### What this task involves
Output every line below exactly.
━━ Source data
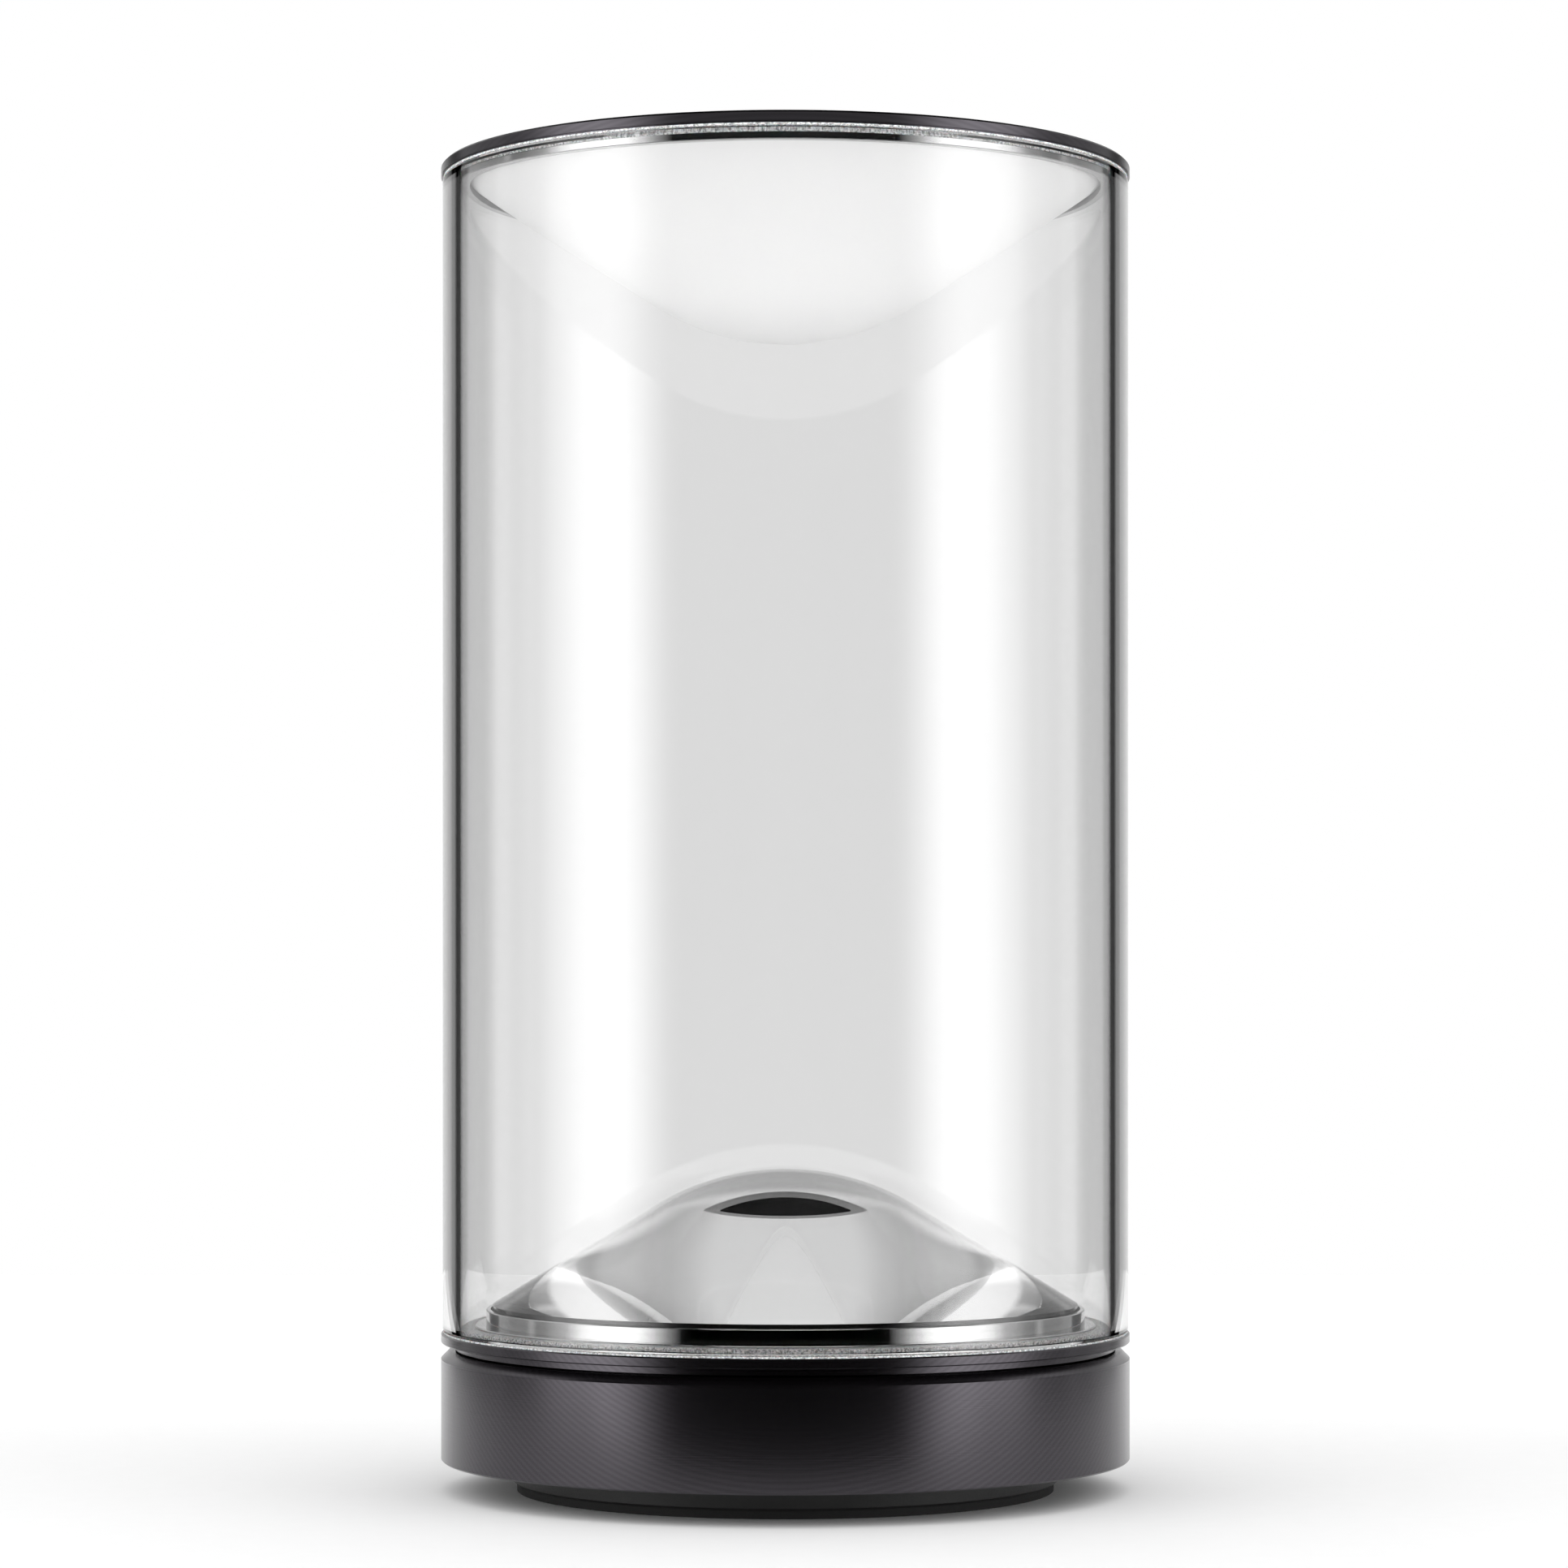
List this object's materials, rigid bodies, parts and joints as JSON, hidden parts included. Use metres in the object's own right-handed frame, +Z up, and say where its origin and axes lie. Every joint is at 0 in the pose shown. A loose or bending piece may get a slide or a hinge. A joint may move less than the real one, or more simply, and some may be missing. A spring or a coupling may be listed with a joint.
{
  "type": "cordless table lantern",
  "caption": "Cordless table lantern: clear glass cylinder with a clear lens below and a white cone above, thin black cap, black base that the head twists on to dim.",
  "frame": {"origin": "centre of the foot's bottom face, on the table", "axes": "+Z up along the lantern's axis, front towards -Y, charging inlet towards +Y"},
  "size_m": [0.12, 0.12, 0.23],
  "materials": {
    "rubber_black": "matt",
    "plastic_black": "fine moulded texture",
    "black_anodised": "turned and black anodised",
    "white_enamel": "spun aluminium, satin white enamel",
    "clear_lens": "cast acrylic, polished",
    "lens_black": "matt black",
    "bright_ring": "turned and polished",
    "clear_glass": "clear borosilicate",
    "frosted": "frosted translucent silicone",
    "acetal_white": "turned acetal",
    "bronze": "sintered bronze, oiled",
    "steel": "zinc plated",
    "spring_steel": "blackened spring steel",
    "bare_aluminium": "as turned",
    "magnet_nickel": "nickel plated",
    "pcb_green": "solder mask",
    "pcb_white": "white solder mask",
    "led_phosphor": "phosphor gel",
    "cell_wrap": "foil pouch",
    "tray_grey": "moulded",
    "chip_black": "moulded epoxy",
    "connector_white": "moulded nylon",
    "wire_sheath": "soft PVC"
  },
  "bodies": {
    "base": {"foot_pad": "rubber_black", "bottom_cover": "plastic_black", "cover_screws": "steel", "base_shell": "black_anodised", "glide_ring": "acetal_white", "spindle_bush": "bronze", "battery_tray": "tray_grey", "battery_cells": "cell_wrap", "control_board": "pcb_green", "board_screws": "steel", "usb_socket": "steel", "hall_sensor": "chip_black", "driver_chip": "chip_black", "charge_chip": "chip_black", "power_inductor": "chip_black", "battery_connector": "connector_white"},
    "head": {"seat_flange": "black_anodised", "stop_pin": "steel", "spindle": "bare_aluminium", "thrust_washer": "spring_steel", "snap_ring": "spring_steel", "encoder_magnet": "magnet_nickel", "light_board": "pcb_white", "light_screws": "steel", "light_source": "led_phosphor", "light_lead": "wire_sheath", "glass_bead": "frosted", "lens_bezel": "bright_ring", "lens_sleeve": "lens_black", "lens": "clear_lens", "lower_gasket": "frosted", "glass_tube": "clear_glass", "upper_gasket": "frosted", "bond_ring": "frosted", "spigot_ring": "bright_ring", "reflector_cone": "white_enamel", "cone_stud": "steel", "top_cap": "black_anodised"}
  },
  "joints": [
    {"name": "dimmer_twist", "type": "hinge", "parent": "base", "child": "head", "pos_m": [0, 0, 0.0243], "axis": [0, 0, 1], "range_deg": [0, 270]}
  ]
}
━━━━
### Exercise response
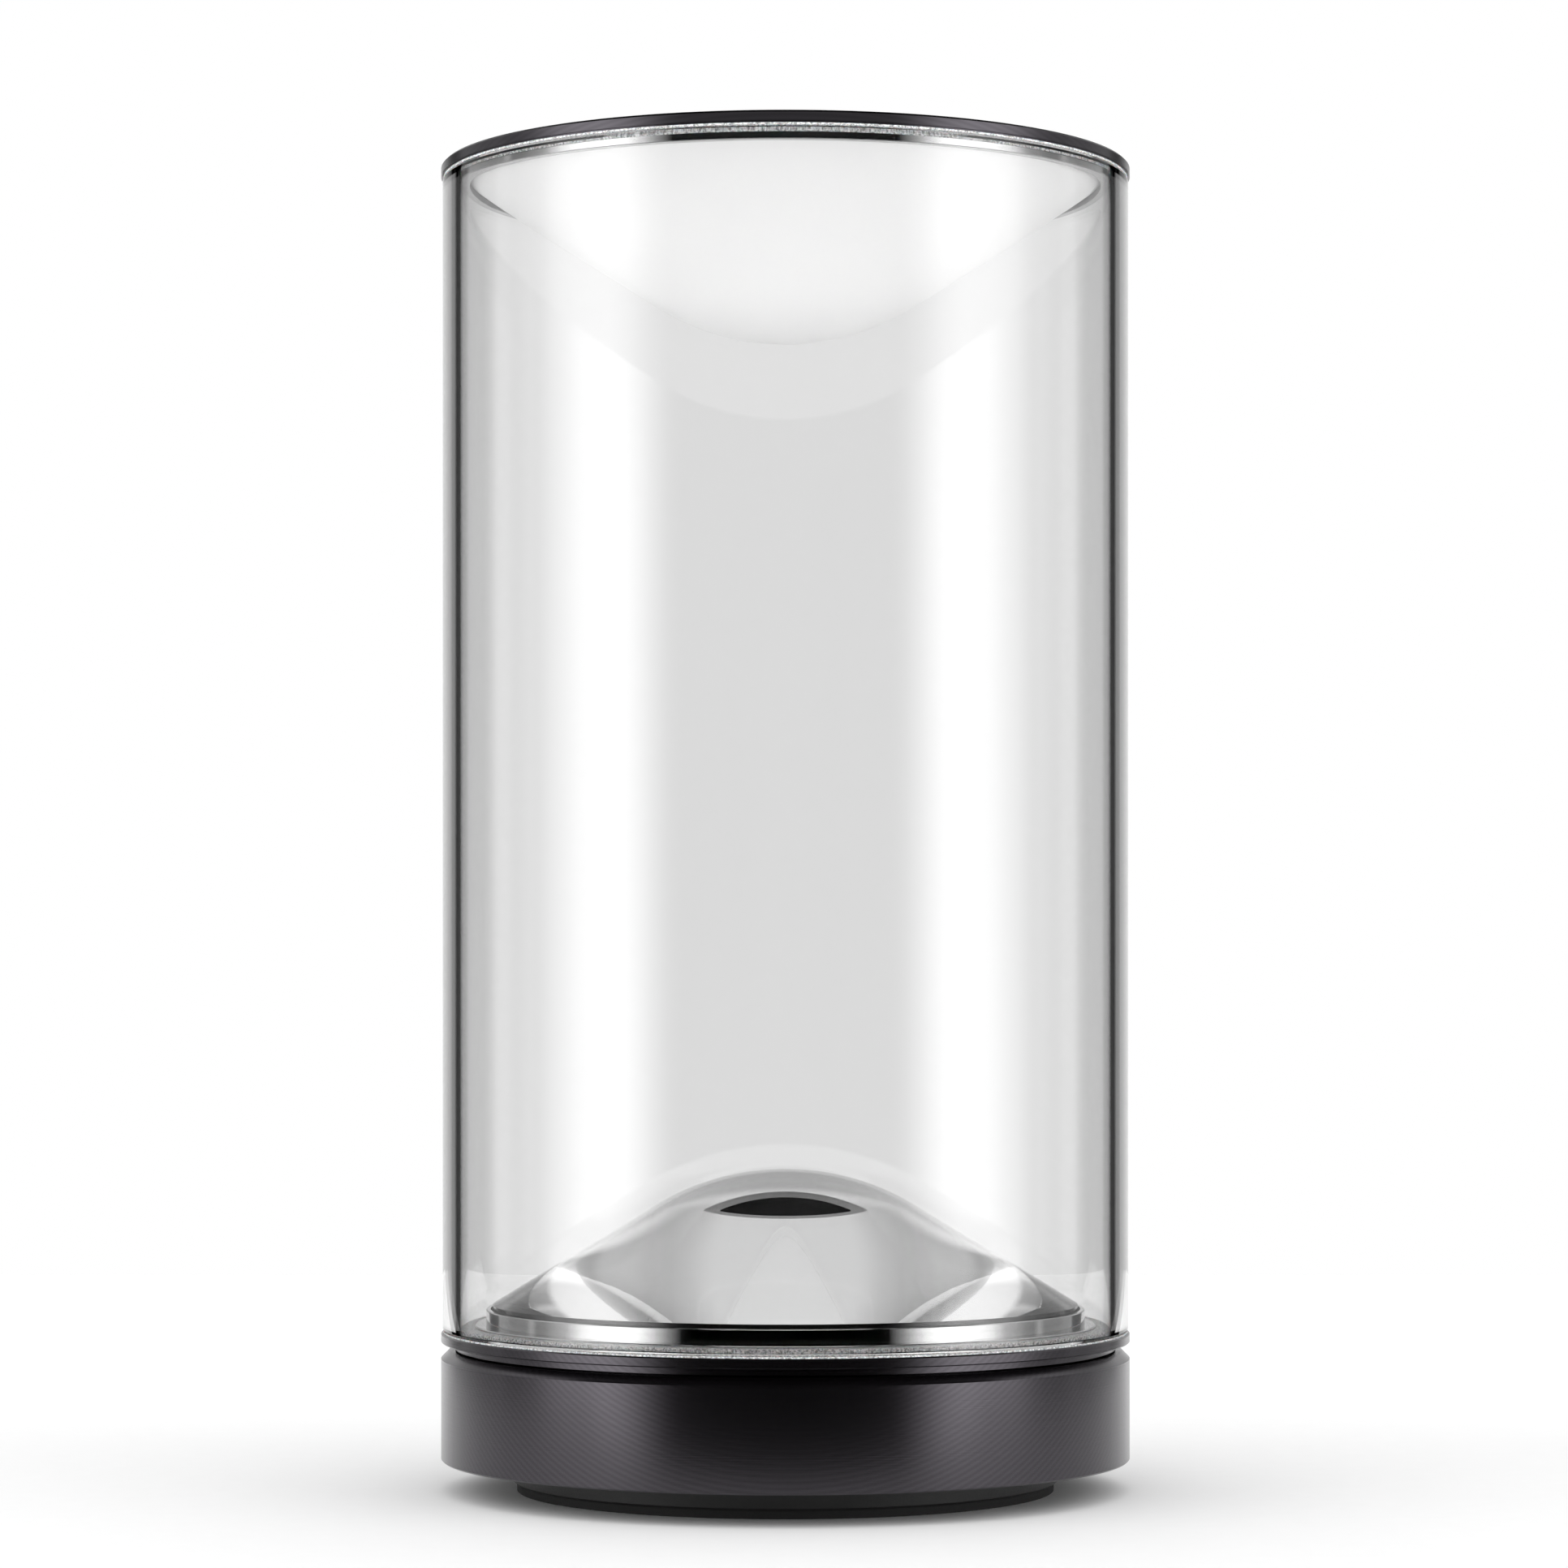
List this object's materials, rigid bodies, parts and joints as JSON, hidden parts included. Use metres in the object's own right-handed frame, +Z up, and say where its origin and axes lie. Every joint is at 0 in the pose shown. A loose or bending piece may get a slide or a hinge. A joint may move less than the real one, or more simply, and some may be missing. A spring or a coupling may be listed with a joint.
{
  "type": "cordless table lantern",
  "caption": "Cordless table lantern: clear glass cylinder with a clear lens below and a white cone above, thin black cap, black base that the head twists on to dim.",
  "frame": {"origin": "centre of the foot's bottom face, on the table", "axes": "+Z up along the lantern's axis, front towards -Y, charging inlet towards +Y"},
  "size_m": [0.12, 0.12, 0.23],
  "materials": {
    "rubber_black": "matt",
    "plastic_black": "fine moulded texture",
    "black_anodised": "turned and black anodised",
    "white_enamel": "spun aluminium, satin white enamel",
    "clear_lens": "cast acrylic, polished",
    "lens_black": "matt black",
    "bright_ring": "turned and polished",
    "clear_glass": "clear borosilicate",
    "frosted": "frosted translucent silicone",
    "acetal_white": "turned acetal",
    "bronze": "sintered bronze, oiled",
    "steel": "zinc plated",
    "spring_steel": "blackened spring steel",
    "bare_aluminium": "as turned",
    "magnet_nickel": "nickel plated",
    "pcb_green": "solder mask",
    "pcb_white": "white solder mask",
    "led_phosphor": "phosphor gel",
    "cell_wrap": "foil pouch",
    "tray_grey": "moulded",
    "chip_black": "moulded epoxy",
    "connector_white": "moulded nylon",
    "wire_sheath": "soft PVC"
  },
  "bodies": {
    "base": {"foot_pad": "rubber_black", "bottom_cover": "plastic_black", "cover_screws": "steel", "base_shell": "black_anodised", "glide_ring": "acetal_white", "spindle_bush": "bronze", "battery_tray": "tray_grey", "battery_cells": "cell_wrap", "control_board": "pcb_green", "board_screws": "steel", "usb_socket": "steel", "hall_sensor": "chip_black", "driver_chip": "chip_black", "charge_chip": "chip_black", "power_inductor": "chip_black", "battery_connector": "connector_white"},
    "head": {"seat_flange": "black_anodised", "stop_pin": "steel", "spindle": "bare_aluminium", "thrust_washer": "spring_steel", "snap_ring": "spring_steel", "encoder_magnet": "magnet_nickel", "light_board": "pcb_white", "light_screws": "steel", "light_source": "led_phosphor", "light_lead": "wire_sheath", "glass_bead": "frosted", "lens_bezel": "bright_ring", "lens_sleeve": "lens_black", "lens": "clear_lens", "lower_gasket": "frosted", "glass_tube": "clear_glass", "upper_gasket": "frosted", "bond_ring": "frosted", "spigot_ring": "bright_ring", "reflector_cone": "white_enamel", "cone_stud": "steel", "top_cap": "black_anodised"}
  },
  "joints": [
    {"name": "dimmer_twist", "type": "hinge", "parent": "base", "child": "head", "pos_m": [0, 0, 0.0243], "axis": [0, 0, 1], "range_deg": [0, 270]}
  ]
}